De kaders, het speelveld waarbinnen dit gebeurt, worden nu langzaam ontgonnen door de eerste publieke en private pioniers. Maar dat speelveld moet volgens mij helder en (vooral) publiek worden afgebakend — door een overheid die optreedt als regisseur van vertrouwen. Want als de overheid haar rol niet pakt, hoe betrouwbaar is zo'n stelsel dan? We zien in het nieuws hoe (Amerikaans) overheid en marktpartijen met onze gegevens omgaan. Er wordt ons zand in de ogen gestrooid door tegenstrijdige berichten. Juist dát is wat dit nieuwe stelsel zou moeten doorbreken: digitale regie bij de burger, gebaseerd op publieke waarden en een onweerlegbare werkelijkheid.
Regie door de overheid
Maar dan moet de overheid wél het voortouw nemen en regie voeren op de totstandkoming van vertrouwen rondom het stelsel voor digitale identiteit. Dat nog niet alle uitvoeringshandelingen zijn vastgesteld en daarom nog niet alle inrichtingsvragen beantwoord kunnen worden, mag geen excuus zijn om niet vooruit te kijken naar hoe we als overheid samen bouwen aan vertrouwen. Want zonder die regie komt dat vertrouwen er niet. En juist daar zie ik op dit moment aarzeling. Het ontbreekt aan daadkracht, aan het doorzettingsvermogen om als overheid bij elkaar aan tafel te kruipen en te praten over vragen als: Wat verwachten wij van een stelsel van digitale identiteit? Hoe willen we met elkaar dat dit werkt? Met welke ambitie stappen we hierin? En wat ik mij afvraag: hoe betrouwbaar is een afwachtende overheid?
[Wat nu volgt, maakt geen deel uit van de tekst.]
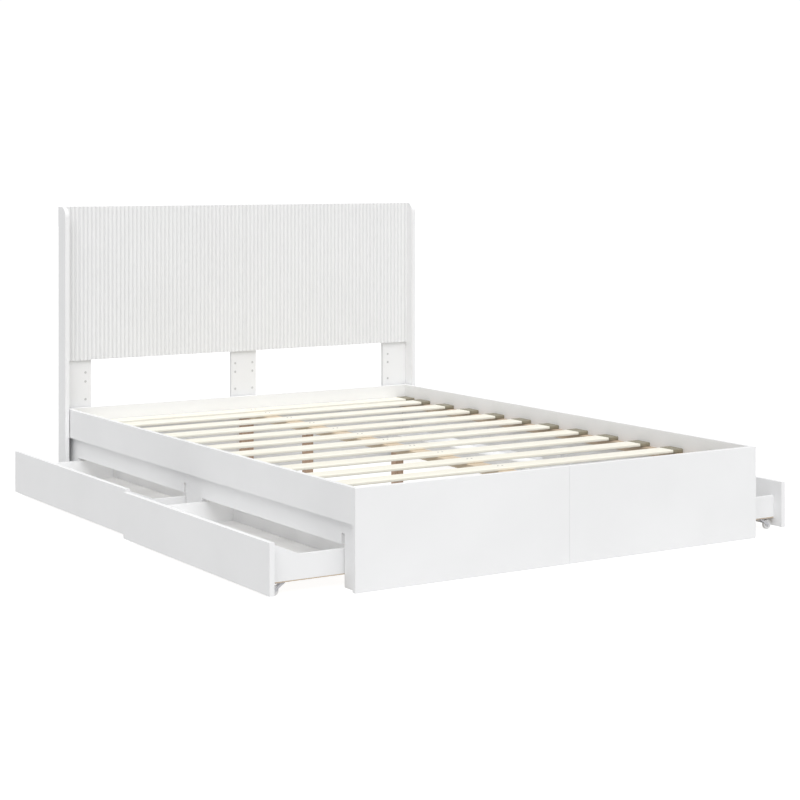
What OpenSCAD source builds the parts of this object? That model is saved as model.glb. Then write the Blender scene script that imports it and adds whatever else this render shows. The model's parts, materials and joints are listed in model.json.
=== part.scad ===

Ik trek mij dit aan. Daarom ben ik als vertegenwoordiger van gemeenten al een aantal maanden actief met andere vertegenwoordigers van (rijks)overheden in gesprek. En vrijwel overal waar ik mijn pleidooi voer voor een gezamenlijk en daadkrachtig stuur, ervaar ik herkenning, begrip en energie. In die gesprekken ontstaat steeds weer nieuwe energie om de digitale identiteit tot een succes te maken, om te komen tot een ecosysteem voor vertrouwen wat de beoogde maatschappelijke waarde daadwerkelijk omarmt. Ik heb de goede hoop dat deze 'kernen' van besef op enig moment in de tijd zullen fuseren — en daarmee een ontembare energie losmaken om het stelsel voor digitale identiteit de vertrouwen boost te geven die het zo nodig heeft. En die de maatschappij zo verdient.